COL49 _Courier's Tragedy_

Thomas Eckhardt thomas.eckhardt at uni-bonn.de
Fri Aug 17 11:55:31 CDT 2001


jbor wrote:

> Yes, and Charles's post is very good on the way that the splatter and gore
> film genres have roots in the earlier dramatic forms.

Yes. And it is not only Jacobean Revenge Tragedy which comes to mind. A
faithful adaptation of the Ilias or of Ovid's Metamorphoses for the screen
would deserve an X-rating for excessive violence, an accurate film version of
Romeo and Juliet for suggestions of child pornography and foul language (which
goes for most of Shakespeare's plays) and so on. Certainly, though, the
Jacobean Revenge Tragedy is the closest relative to non-parodic splatter and
gore movies (think "2.000 Maniacs", "Blood Feast").

> What I should have noted as the absurdist element in _Lot 49_ is the
> apparent repetition of the "real" events Oedipa is encountering in the
> fictitious play, her sense of being lost in some "play" herself, which she
> literally is, of course, because it's a fiction which has been constructed,
> and the way that this dilemma reverberates in the reader's realm as well.

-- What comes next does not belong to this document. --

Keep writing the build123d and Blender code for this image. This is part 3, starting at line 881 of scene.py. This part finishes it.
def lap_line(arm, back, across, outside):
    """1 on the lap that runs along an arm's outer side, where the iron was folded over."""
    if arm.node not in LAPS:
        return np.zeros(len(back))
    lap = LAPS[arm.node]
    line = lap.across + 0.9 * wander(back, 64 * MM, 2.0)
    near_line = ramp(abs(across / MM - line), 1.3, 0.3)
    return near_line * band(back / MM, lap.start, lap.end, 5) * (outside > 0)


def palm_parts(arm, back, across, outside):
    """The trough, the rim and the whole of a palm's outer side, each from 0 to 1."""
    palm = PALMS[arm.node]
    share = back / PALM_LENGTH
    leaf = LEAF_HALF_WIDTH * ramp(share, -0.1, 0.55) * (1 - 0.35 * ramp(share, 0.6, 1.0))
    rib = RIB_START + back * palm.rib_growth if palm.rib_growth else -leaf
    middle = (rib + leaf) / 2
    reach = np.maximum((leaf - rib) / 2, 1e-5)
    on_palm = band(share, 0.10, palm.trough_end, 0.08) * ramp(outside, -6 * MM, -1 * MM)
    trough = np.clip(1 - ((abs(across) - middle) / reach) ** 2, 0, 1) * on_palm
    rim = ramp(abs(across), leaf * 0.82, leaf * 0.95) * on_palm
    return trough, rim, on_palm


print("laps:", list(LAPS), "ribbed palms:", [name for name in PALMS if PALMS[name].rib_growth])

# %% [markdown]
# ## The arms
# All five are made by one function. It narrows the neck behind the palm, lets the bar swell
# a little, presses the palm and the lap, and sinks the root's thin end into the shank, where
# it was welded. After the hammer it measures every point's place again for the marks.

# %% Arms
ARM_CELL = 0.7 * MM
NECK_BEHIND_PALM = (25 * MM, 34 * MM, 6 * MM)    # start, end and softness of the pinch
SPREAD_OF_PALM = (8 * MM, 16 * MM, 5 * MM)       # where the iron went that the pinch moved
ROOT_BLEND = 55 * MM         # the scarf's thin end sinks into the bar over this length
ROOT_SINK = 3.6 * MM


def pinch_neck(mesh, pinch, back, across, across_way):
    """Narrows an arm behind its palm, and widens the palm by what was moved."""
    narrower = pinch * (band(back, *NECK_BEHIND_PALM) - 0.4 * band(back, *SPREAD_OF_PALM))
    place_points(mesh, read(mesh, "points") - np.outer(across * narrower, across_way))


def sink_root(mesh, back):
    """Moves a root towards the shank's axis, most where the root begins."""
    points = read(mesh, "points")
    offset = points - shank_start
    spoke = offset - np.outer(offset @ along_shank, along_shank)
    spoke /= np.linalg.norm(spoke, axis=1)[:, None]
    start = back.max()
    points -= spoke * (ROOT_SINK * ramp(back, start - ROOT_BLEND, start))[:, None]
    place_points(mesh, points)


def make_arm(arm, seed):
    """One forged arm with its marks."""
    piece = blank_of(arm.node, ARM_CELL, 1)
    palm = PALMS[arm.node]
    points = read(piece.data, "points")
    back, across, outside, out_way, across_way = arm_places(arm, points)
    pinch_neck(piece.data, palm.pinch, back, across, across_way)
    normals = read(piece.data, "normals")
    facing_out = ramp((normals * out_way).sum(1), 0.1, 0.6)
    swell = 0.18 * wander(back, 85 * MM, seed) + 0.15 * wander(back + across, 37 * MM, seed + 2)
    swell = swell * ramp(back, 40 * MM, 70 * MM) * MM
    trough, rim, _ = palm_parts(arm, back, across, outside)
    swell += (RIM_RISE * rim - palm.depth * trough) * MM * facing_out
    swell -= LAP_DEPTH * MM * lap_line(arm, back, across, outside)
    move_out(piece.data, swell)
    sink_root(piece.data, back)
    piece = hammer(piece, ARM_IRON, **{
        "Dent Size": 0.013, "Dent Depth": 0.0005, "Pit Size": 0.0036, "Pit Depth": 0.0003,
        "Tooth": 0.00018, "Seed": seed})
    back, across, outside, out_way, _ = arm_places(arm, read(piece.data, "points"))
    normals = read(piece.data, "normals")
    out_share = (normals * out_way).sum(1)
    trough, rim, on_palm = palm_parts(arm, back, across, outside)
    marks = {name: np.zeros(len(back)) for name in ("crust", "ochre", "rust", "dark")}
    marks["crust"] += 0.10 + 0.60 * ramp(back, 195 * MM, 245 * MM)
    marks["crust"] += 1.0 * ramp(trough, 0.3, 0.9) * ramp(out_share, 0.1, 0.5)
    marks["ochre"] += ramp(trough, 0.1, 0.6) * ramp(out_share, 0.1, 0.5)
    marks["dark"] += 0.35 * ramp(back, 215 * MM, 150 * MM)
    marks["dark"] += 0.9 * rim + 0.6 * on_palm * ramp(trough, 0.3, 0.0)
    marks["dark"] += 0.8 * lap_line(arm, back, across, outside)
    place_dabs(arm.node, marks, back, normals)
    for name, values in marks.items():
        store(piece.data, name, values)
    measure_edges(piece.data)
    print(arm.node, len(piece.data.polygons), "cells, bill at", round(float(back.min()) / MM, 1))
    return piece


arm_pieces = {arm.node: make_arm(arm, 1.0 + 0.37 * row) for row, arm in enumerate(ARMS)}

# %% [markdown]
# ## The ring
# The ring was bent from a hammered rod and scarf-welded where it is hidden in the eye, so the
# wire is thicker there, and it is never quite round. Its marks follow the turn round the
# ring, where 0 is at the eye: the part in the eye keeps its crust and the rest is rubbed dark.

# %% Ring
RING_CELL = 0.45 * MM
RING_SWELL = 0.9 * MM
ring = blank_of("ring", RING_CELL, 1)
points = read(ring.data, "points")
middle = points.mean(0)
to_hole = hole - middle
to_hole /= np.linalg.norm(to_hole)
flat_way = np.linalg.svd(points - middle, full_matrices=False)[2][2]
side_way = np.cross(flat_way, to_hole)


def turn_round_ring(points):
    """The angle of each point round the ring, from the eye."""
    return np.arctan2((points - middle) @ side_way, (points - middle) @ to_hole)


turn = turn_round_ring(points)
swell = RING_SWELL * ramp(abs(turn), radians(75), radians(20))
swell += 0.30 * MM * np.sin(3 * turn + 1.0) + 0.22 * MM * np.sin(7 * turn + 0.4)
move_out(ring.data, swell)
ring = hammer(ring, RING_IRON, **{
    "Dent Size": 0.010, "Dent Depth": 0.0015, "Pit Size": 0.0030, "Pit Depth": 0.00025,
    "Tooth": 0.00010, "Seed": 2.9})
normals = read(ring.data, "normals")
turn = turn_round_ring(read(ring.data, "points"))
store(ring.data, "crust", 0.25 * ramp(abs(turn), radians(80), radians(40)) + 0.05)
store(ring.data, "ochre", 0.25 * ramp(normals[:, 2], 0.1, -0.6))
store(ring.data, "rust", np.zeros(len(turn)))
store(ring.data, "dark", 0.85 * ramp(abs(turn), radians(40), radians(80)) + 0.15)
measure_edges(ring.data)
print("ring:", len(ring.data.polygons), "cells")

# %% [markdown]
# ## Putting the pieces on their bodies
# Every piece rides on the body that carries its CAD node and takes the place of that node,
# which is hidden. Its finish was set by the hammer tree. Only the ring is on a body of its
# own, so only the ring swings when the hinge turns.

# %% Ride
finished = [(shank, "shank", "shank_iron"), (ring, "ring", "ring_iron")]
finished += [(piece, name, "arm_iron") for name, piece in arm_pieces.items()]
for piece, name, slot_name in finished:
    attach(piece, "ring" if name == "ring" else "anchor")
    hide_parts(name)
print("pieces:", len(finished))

This notion of absurdity seems to be different from the earlier kind. A few
thoughts: M.H. Abrams in his "Glossary of Literary Terms" names Jarry's Pere
Ubu and Kafka as predecessors of the Literature of the Absurd and continues:

"The current movement (...) emerged in France after the horors of World War II,
as a rebellion against essential beliefs and values both of traditional culture
and traditional literature. This earlier tradition had included the assumption
that human beings are fairly rational creatures who live in an at least
partially-intelligible universe, that they are part of an ordered social
structure, and that they may be capable of heroism and dignity even in defeat.
After the 1940's, however, there was a widespread tendency, especially in the
"existential philosophy" of men of letters such as Jean-Paul Sartre and Albert
Camus, to view a human being as an isolated existent who is cast into an alien
universe, to conceive the the universe as possessing no inherent truth, value,
or meaning, and to represent human life, as it moves from the nothingness
whence it came toward the nothingness where it must end."

Apart from the fact that there IS room for heroism in Camus' philosophy, this
seems to be an accurate summary. The existentialist notion of absurdity is
related to the anti-paranoia of Pynchon's fictional universe (as I argued, this
seems to be the POV of  Fausto III in V.).

Aside: In Beckett, the notion of a meaningless universe or spiritual emptiness
finds expression in repetitions. But repetition, mechanization, routinization,
of course, is a major source of comedy as well, and Beckett's plays are very
funny. It is not this kind of repetition you are talking about, or are you?

Anyway, what I wanted to say was that there seems to be a difference between
the situation of Beckett's characters, who are trapped in endless repetition,
whose hope for Godot to finally arrive is endlessly betrayed, and Oedipa, who
breaks from the routine of her suburban existence and finds herself surrounded
by meaning galore. This might perhaps be seen as a shift from one notion of
absurdity to another. She now has to chose between the anti-paranoid view
(which would be roughly equivalent to the notion of an absurd universe in Camus
or Beckett) and the paranoid view (everything is staged, a different, perhaps
even new, concept of what I believe you are correct in also terming absurdity):
"Behind the hieroglyphic streets there would either be a transcendental
meaning, or only the earth." (150, I'll leave out the excluded middles for the
moment) Note that hieroglyphs here have exactly the same symbolic function as
in Moby Dick.

And this is no accident: I believe Pynchon as a writer is more closely related
to Melville than to Beckett, and Oedipa has more in common with Ahab and
Ishmael than with Estragon. The "visible universe" Oedipa is living in is not a
wasteland but full of sense impressions and signs, just as the novels of P and
Melville are exercises in excess compared to what I called Beckett's aesthetics
of reduction.

> But don't forget that the precis (an important point I think MalignD noted,
> and I'm struck by the recuurence of the word "malign" in the novel) of 'The
> Courier's Tragedy' is parodic -- self-consciously so -- in a way that
> Jacobean Revenge drama and 'The Evil Dead' are not.

I inwardly applauded MalignD when he pointed out that The Courier's Tragedy in
COL49 is at the same time a parody of a JRT and a parody of a summary of a JRT.
I should have named "The Evil Dead II" which might be termed a self-conscious
parody of "The Evil Dead". The comic effect, in any case, is comparable to the
one a Pynchonesque parody of a summary of "The Evil Dead" would produce.